**EXERCISE DETAILS**
Retype everything from the line that contains "const form = handleForm();" down to the line that contains "if empty is", inclusive, without altering or adding anything.

Modeling code records
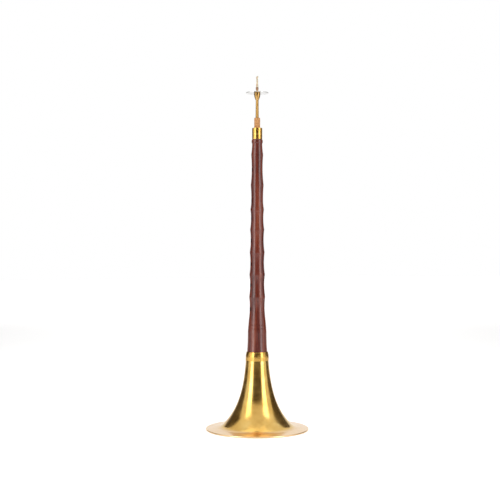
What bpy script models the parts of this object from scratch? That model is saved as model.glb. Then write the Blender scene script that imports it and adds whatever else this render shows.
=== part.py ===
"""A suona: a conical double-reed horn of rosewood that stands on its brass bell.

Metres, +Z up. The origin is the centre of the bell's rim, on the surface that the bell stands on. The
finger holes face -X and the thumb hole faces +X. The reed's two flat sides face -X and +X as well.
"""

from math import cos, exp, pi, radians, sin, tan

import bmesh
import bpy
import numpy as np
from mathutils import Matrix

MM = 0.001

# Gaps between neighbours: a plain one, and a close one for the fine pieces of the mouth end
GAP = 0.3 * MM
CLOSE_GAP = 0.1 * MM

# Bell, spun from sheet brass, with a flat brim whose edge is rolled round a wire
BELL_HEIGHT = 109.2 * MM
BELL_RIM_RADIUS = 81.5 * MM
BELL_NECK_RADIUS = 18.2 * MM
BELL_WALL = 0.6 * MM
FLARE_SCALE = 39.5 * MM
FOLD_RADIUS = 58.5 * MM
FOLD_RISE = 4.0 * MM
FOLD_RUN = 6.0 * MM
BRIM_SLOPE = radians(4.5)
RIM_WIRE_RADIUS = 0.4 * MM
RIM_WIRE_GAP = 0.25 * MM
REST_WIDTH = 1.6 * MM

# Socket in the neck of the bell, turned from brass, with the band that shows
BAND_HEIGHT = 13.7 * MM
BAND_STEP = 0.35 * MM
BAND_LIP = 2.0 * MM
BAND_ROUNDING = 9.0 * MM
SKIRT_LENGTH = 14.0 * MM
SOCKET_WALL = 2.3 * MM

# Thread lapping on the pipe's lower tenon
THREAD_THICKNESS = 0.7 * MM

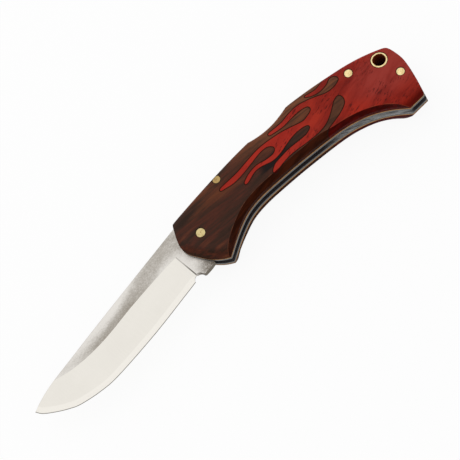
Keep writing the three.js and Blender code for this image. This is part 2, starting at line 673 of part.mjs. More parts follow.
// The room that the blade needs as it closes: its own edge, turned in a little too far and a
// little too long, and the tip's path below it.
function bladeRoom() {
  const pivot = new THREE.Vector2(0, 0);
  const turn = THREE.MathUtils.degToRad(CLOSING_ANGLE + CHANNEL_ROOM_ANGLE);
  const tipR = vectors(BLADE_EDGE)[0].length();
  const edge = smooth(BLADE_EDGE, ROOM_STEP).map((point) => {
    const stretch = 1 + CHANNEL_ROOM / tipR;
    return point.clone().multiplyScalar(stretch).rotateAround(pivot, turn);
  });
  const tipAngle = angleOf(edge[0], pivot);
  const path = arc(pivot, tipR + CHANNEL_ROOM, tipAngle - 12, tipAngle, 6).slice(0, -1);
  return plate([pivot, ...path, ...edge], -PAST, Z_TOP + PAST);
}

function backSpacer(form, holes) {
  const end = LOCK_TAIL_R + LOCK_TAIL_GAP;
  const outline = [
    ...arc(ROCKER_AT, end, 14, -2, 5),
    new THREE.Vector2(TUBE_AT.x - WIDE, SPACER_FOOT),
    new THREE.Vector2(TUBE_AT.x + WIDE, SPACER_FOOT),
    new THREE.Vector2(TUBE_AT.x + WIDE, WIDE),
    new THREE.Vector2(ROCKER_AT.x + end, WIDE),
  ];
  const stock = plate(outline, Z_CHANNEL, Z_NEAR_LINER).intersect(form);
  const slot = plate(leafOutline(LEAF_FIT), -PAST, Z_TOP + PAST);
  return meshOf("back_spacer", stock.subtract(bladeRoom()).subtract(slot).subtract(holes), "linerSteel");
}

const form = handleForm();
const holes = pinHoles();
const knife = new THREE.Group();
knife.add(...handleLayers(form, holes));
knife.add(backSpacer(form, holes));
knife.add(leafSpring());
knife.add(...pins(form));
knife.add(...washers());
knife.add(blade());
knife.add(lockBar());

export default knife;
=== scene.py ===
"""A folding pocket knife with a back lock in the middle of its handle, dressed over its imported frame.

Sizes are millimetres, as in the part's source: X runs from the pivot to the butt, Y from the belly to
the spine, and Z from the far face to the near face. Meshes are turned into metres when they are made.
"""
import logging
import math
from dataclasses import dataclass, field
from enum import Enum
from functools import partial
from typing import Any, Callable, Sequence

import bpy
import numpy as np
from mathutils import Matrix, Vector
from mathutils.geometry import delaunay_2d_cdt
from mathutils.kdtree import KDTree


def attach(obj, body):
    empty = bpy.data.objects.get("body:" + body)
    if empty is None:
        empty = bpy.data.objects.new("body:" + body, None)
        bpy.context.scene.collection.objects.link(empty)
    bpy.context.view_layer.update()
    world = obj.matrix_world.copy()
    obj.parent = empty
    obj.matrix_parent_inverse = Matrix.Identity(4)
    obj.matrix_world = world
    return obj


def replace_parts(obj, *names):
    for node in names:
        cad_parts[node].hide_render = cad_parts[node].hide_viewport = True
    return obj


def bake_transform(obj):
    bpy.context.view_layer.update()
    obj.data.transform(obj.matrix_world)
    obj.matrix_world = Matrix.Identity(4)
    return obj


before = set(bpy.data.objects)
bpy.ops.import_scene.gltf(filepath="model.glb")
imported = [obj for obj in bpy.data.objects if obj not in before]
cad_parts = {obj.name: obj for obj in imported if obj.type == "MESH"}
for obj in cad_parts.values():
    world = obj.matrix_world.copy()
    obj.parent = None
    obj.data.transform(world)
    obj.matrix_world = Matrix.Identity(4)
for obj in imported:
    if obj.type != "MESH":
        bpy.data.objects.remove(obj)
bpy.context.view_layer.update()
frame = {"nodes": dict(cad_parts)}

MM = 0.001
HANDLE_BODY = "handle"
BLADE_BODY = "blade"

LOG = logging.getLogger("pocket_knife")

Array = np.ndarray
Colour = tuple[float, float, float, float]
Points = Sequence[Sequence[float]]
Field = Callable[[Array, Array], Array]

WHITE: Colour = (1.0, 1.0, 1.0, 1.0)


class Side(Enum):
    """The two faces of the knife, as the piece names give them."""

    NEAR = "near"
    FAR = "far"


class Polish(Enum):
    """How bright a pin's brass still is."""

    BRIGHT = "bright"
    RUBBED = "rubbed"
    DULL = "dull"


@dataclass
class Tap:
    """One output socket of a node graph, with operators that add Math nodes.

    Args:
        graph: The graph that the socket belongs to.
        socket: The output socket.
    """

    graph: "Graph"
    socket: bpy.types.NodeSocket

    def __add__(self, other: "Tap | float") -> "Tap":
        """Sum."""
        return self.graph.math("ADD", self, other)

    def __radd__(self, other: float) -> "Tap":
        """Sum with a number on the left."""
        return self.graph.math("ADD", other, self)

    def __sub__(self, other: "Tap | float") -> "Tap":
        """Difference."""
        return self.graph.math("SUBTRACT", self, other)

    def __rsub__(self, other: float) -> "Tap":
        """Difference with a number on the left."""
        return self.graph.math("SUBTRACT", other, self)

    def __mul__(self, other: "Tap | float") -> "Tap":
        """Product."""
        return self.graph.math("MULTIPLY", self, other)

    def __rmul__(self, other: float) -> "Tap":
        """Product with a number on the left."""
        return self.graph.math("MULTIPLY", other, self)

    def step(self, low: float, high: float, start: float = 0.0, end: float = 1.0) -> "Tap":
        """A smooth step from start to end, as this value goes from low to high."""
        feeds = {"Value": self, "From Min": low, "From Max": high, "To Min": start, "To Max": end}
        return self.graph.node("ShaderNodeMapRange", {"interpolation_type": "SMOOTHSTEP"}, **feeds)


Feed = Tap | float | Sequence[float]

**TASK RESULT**
const form = handleForm();
const holes = pinHoles();
const knife = new THREE.Group();
knife.add(...handleLayers(form, holes));
knife.add(backSpacer(form, holes));
knife.add(leafSpring());
knife.add(...pins(form));
knife.add(...washers());
knife.add(blade());
knife.add(lockBar());

export default knife;
=== scene.py ===
"""A folding pocket knife with a back lock in the middle of its handle, dressed over its imported frame.

Sizes are millimetres, as in the part's source: X runs from the pivot to the butt, Y from the belly to
the spine, and Z from the far face to the near face. Meshes are turned into metres when they are made.
"""
import logging
import math
from dataclasses import dataclass, field
from enum import Enum
from functools import partial
from typing import Any, Callable, Sequence

import bpy
import numpy as np
from mathutils import Matrix, Vector
from mathutils.geometry import delaunay_2d_cdt
from mathutils.kdtree import KDTree


def attach(obj, body):
    empty = bpy.data.objects.get("body:" + body)
    if empty is None:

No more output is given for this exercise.